В основных внутренних социальных вопросах представители «Нахдатул улама» занимали крайне консерва тивные, реакционные позиции. Они не соглашались на серьезные социальные преобразования, в том числе аграрные реформы, которые не были проведены в жизнь благодаря их обструкционистской политике. Точно так же обстоит дело и с реформой образования. Лишь под угрозой потерять большинство учащихся, а также в результате давления прогрессивных сил в религиозных школах, созданных членами «Нахдатул улама», помимо изучения Корана и другой богословской литературы с трудом вводили современные дисциплины.
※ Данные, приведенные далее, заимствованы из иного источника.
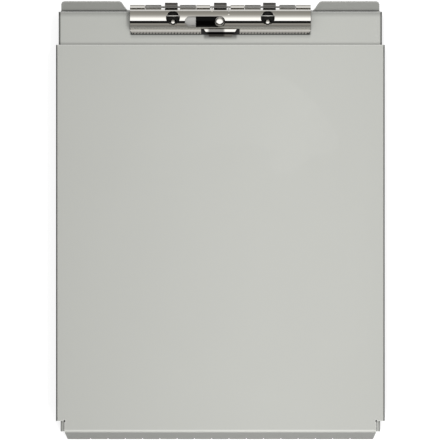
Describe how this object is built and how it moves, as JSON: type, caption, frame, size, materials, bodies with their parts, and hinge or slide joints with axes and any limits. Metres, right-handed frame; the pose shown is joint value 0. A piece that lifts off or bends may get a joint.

Идеологи «Нахдатул улама» откровенно выступали и выступают против идей социализма и коммунизма. Что же касается пяти принципов (панча сила) построения индонезийского национального государства, разработанных индонезийскими националистами, то партия «Нахдатул улама» заявила об их поддержке, и в этом в известной мере проявился ее антиимпериалистический характер. Однако одновременно «Нахдатул улама» наполняла эти принципы исламистским содержанием, пытаясь уверить массы индонезийского народа, что они полностью согласуются с доктринами ислама. Это проявилось хотя бы в том, что, поддерживая панча сила, одним из принципов которых является национализм, «Нахдатул улама» продолжает требовать установления в Индонезии «государства ислама». Правда, ввиду того что лозунг «Дар уль-ислам» («Государство ислама») был скомпрометирован, «Нахдатул улама» заменила его другим— «Нагара ислам», имеющим то же значение.

 

Идеологи «Нахдатул улама» формально выступали и выступают против модернизации ислама в том направлении, в каком это предлагали делать индонезийские модернисты. Но это вовсе не означает, что они вообще противники каких-либо изменений в исламе. Однако если модернисты намеревались очистить индонезийский ислам от всех анимистических и других «пережитков», то идеологи «Нахдатул улама» предлагают включить некоторые из них в качестве составной части в индонезийский ислам.

 

Так, например, один из видных идеологов «Нахдатул улама» — создатель Академии мусульманского права в Джакарте Хазайрин, призывая к приведению ислама в соответствие с индонезийскими условиями, спрашивал: «Все старые установления шариата могли быть в гармо нии с условиями и нуждами арабского общества, в котором они были сформулированы видными лидерами юридических школ, но применимы ли они к индонезийскому обществу?» Давая отрицательный ответ на этот вопрос, Хазайрин (в качестве доказательства берет индонезийские законы о семье и наследовании, основанные на матриархате и противоречащие шариату. По его мнению, население одного из районов страны — Минангкабау — только потому восприняло ислам, что его проповедники не покушались на эти законы. Не ограничиваясь этим примером, Хазайрин утверждал, что вообще многие из существующих индонезийских законов не соответствуют исламу. «Если,— говорил он,— закон находится в гармонии с «духом» нации, он, конечно, не согласуется с духом ислама». И это имеет место, несмотря на то что ислам уже в течение пяти веков борется за «законное место в индонезийском обществе». Отсюда Хазайрин делает вывод, что задачей мусульманских богословов является приведение шариата в соответствие с индонезийским адатом, т. е. индонезийскими условиями. Однако, проявив определенное «свободомыслие» в этом вопросе и призвав к созданию самостоятельной индонезийской юридической школы, он все же считает, что материалом и базой новых законов должны быть испытанные Коран и хадисы. «Как в золотой век ислама,— пишет он,— мусульманские ученые разработали систему фикх для своего общества и своих нужд, так и современные ученые должны снова работать на бесценном материале Корана и хадисов для выполнения воли бога, как это было показано пророком, в условиях современного государства и общества» Из всего вышеизложенного также следует, что Хазайрин, как и другие идеологи «Нахдатул улама», думает о будущем индонезийского государства лишь как о государстве ислама, в котором господствуют, хотя и приведенные в соответствие с современной обстановкой, законы ислама.

 

Таково содержание наиболее важных социально-политических концепций партии «Нахдатул улама».